Another contender. This one kicking. I reel back, out of the path of a boot that slams the wall so hard the plaster implodes. I press myself flush against the wall beside the new crater, coil one leg up tight, and lash out. My own kick moves at twice the speed of his and rams into his crotch. The armored cup protecting his genitals shatters inward, and he collapses, gasping, screaming, crying, all at once.
I hop over his fallen form and proceed.
Two more guards try to clothesline me, create a wall I cannot evade. Their combined bulk is unsurpassable for someone of my size, no matter what level of system overdrive code my PK-8 gear is running. I am a woman, moderate in height and weight and build. They are men born and bred, through selective genetics, to possess the optimal mercenary’s body.
I cannot move them from my path with hands or feet.
So I move them with my mind.
As with the receptionist, I claw my way through their skulls and into the pathways of their brains—brains embedded with filament mappings made to enhance their every skill. Not as easy to reprogram as organic pathways. I’m required to hack the neural cores implanted in their brain stems and alter the chemical makeup of their matter simultaneously. For both men’s systems at the same time. Or I will be stopped by the human wall that blocks my way.
Such an outcome is unacceptable.
So I dive into a hundred billion electric messages, both chemical and manufactured. I rearrange neurotransmitters, tear out the combination of intents that led to the creation of the wall. Replace them with my own commands. Move out of my way.
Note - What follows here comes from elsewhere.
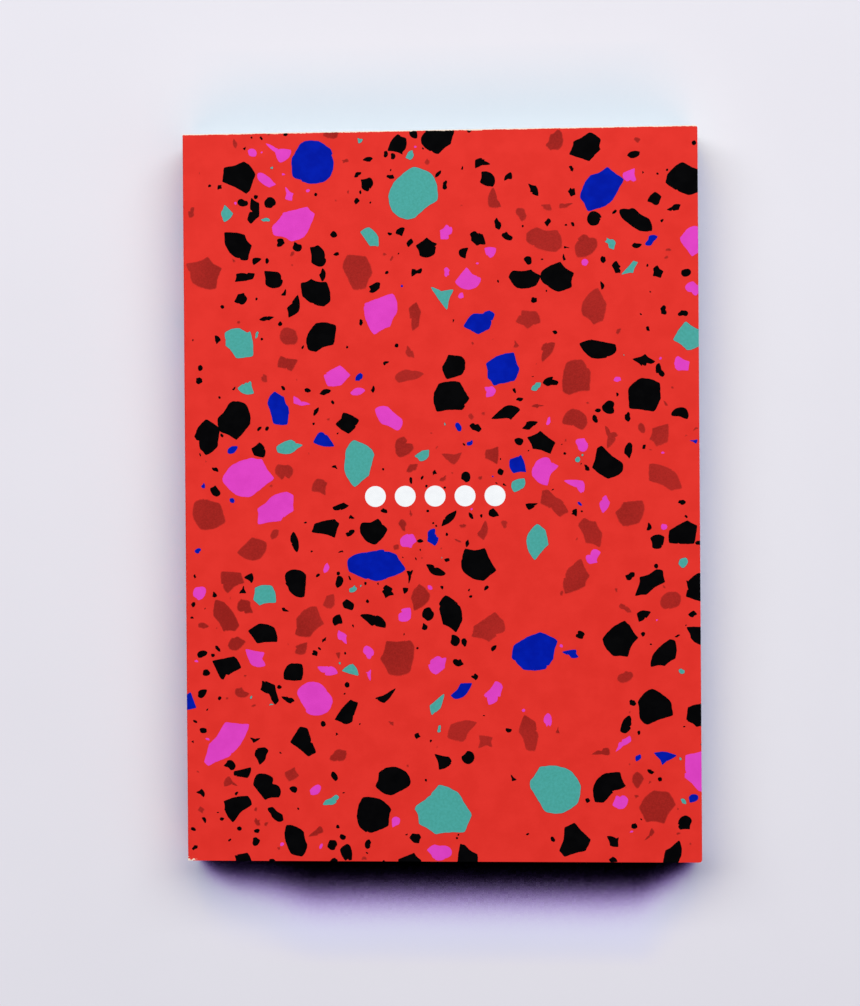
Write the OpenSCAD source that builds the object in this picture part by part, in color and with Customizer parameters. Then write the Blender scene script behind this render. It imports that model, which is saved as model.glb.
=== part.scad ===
// An A5 softcover notebook, lying on its back cover. The spine is at -X, the fore-edge at +X,
// the head at +Y and the front cover on top. Sections of folded leaves are sewn through
// their folds and glued into one wraparound card cover, and the whole is trimmed flush on
// three sides. The card is glued to the spine and to a narrow strip beside it, and each
// cover opens where that strip ends. Outside, the card is printed with a terrazzo of
// stone chips, which runs on round the spine, and a row of plain dots.

/* [Book] */
// Width of the closed book, from the spine to the fore-edge
book_w = 148; // [100:1:180]
// Height of the closed book, from the foot to the head
book_h = 210; // [140:1:254]
// Radius that handling has given the two fore-edge corners
corner_r = 0.8; // [0.3:0.1:3]

/* [Pages] */
// Folded sections in the block
section_count = 8; // [4:1:10]
// Leaves in one section
section_leaves = 16; // [10:2:20]
// Thickness of one leaf
leaf_t = 0.1; // [0.08:0.01:0.12]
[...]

They fight. They fight hard. Their own neural gear tries its best to repel my intrusion. Deletes my alterations as I create them, storing the guards’ original intentions in backup drives and replicating them as many times as need be.
How irritating.
I attack it. I invade the signal that leads to the tiny processors fused to gray matter. Activate a virus to infect them. Disable the backup drives. Disrupt the continual deletions that allow the cores to disobey me.
All it takes is one instant of triumph for my mental push—MOVE—and the wall crumbles. Both men’s bodies jerk out of my way in response to my command. They fly off in opposite directions and ram the walls, their muscles twitching in their failed attempts to defy me.
The entire mental exchange occurs in 0.84 seconds.
I break the defense line and emerge into an intersection, another ten guards in pursuit of me. Too late. I’ve won.
I reach to my belt and unclip a grenade. A two-ton flash dissolver. Press the lever. Pull the pin. Toss it at the oncoming horde. And run for my life as it explodes in a brilliant flash of white. No sound.
I don’t wait to see what settles. I know what it’ll be. A gaping wound, twenty feet high and twenty feet wide. A void in the middle of the building, perfectly sliced out. And all the guards within the radius—all eighteen of them—will be no more.